GIVEN PROBLEM: Reproduce all of the data exactly, with no line skipped.

DATASET EXTRACT:
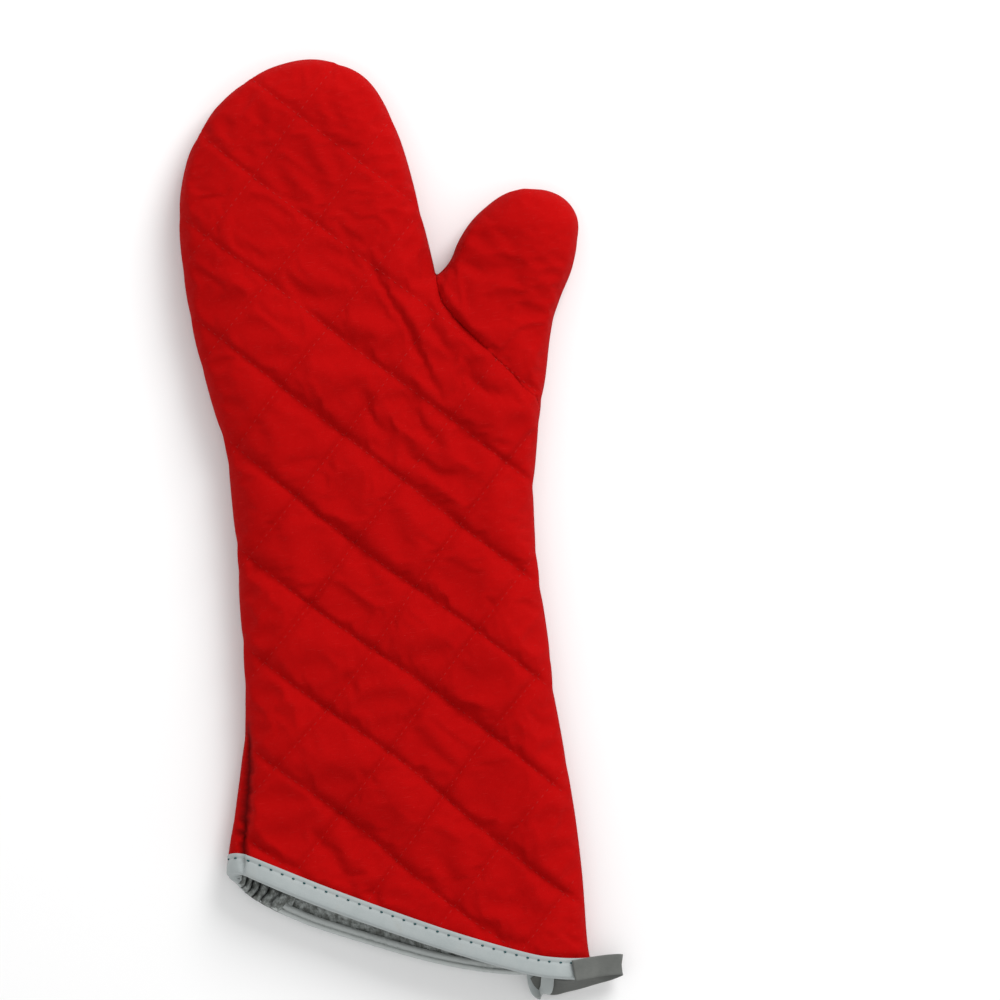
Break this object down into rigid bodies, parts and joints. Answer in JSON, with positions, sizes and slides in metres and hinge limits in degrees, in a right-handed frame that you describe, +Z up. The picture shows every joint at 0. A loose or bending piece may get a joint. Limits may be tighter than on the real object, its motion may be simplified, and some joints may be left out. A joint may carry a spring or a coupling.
{
  "type": "oven mitt",
  "caption": "Long quilted oven mitt lying flat, palm up, with a slanted bound cuff, a thumb pocket and a small hanging loop.",
  "frame": {"origin": "on the floor under the middle of the whole mitt's box, hanging loop included", "axes": "+Y along the mitt to the fingertips, +X to the thumb's side, +Z up out of the palm"},
  "size_m": [0.2146, 0.46, 0.0302],
  "materials": {
    "red_cotton": "matte plain-weave cotton, quilted",
    "wadding": "soft felted cotton wadding",
    "silver_lining": "thin cloth with a silvery heat-reflecting face",
    "grey_tape": "smooth woven tape",
    "thread": "twisted sewing thread"
  },
  "bodies": {
    "hand": {"palm_cover_hand": "red_cotton", "palm_wadding_hand": "wadding", "palm_lining_hand": "silver_lining", "back_cover_hand": "red_cotton", "back_wadding_hand": "wadding", "back_lining_hand": "silver_lining", "cuff_binding": "grey_tape", "binding_thread": "thread"},
    "fingers": {"palm_cover_fingers": "red_cotton", "palm_wadding_fingers": "wadding", "palm_lining_fingers": "silver_lining", "back_cover_fingers": "red_cotton", "back_wadding_fingers": "wadding", "back_lining_fingers": "silver_lining"},
    "thumb": {"palm_cover_thumb": "red_cotton", "palm_wadding_thumb": "wadding", "palm_lining_thumb": "silver_lining", "back_cover_thumb": "red_cotton", "back_wadding_thumb": "wadding", "back_lining_thumb": "silver_lining"},
    "loop": {"hanging_loop": "grey_tape"}
  },
  "joints": [
    {"name": "knuckle_bend", "type": "hinge", "parent": "hand", "child": "fingers", "pos_m": [-0.02948, 0.14257, 0.015], "axis": [1, 0, 0], "range_deg": [0, 50]},
    {"name": "thumb_bend", "type": "hinge", "parent": "hand", "child": "thumb", "pos_m": [0.05552, 0.08257, 0.015], "axis": [0.5234, -0.8521, 0], "range_deg": [0, 45]},
    {"name": "loop_swing", "type": "hinge", "parent": "hand", "child": "loop", "pos_m": [0.06902, -0.22448, 0.01], "axis": [0, -1, 0], "range_deg": [-60, 90]}
  ]
}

COMPLETED EXERCISE:
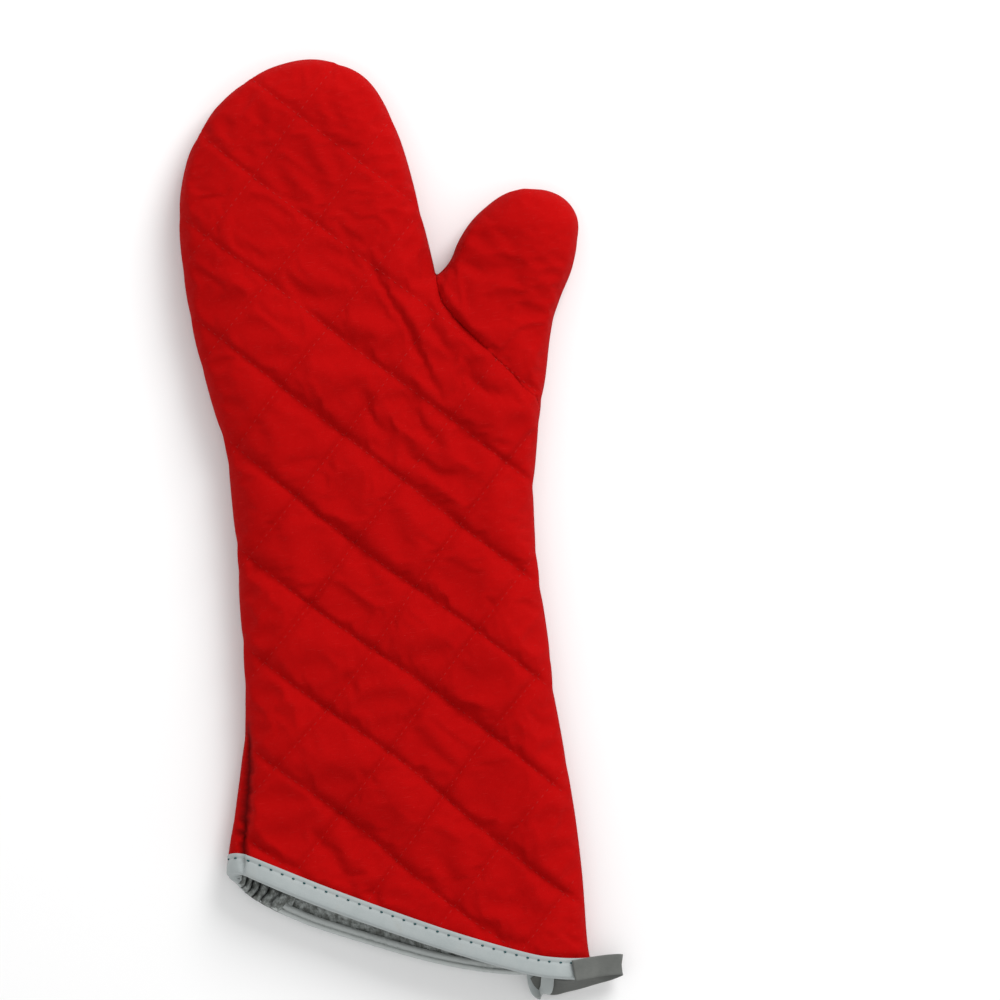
Break this object down into rigid bodies, parts and joints. Answer in JSON, with positions, sizes and slides in metres and hinge limits in degrees, in a right-handed frame that you describe, +Z up. The picture shows every joint at 0. A loose or bending piece may get a joint. Limits may be tighter than on the real object, its motion may be simplified, and some joints may be left out. A joint may carry a spring or a coupling.
{
  "type": "oven mitt",
  "caption": "Long quilted oven mitt lying flat, palm up, with a slanted bound cuff, a thumb pocket and a small hanging loop.",
  "frame": {"origin": "on the floor under the middle of the whole mitt's box, hanging loop included", "axes": "+Y along the mitt to the fingertips, +X to the thumb's side, +Z up out of the palm"},
  "size_m": [0.2146, 0.46, 0.0302],
  "materials": {
    "red_cotton": "matte plain-weave cotton, quilted",
    "wadding": "soft felted cotton wadding",
    "silver_lining": "thin cloth with a silvery heat-reflecting face",
    "grey_tape": "smooth woven tape",
    "thread": "twisted sewing thread"
  },
  "bodies": {
    "hand": {"palm_cover_hand": "red_cotton", "palm_wadding_hand": "wadding", "palm_lining_hand": "silver_lining", "back_cover_hand": "red_cotton", "back_wadding_hand": "wadding", "back_lining_hand": "silver_lining", "cuff_binding": "grey_tape", "binding_thread": "thread"},
    "fingers": {"palm_cover_fingers": "red_cotton", "palm_wadding_fingers": "wadding", "palm_lining_fingers": "silver_lining", "back_cover_fingers": "red_cotton", "back_wadding_fingers": "wadding", "back_lining_fingers": "silver_lining"},
    "thumb": {"palm_cover_thumb": "red_cotton", "palm_wadding_thumb": "wadding", "palm_lining_thumb": "silver_lining", "back_cover_thumb": "red_cotton", "back_wadding_thumb": "wadding", "back_lining_thumb": "silver_lining"},
    "loop": {"hanging_loop": "grey_tape"}
  },
  "joints": [
    {"name": "knuckle_bend", "type": "hinge", "parent": "hand", "child": "fingers", "pos_m": [-0.02948, 0.14257, 0.015], "axis": [1, 0, 0], "range_deg": [0, 50]},
    {"name": "thumb_bend", "type": "hinge", "parent": "hand", "child": "thumb", "pos_m": [0.05552, 0.08257, 0.015], "axis": [0.5234, -0.8521, 0], "range_deg": [0, 45]},
    {"name": "loop_swing", "type": "hinge", "parent": "hand", "child": "loop", "pos_m": [0.06902, -0.22448, 0.01], "axis": [0, -1, 0], "range_deg": [-60, 90]}
  ]
}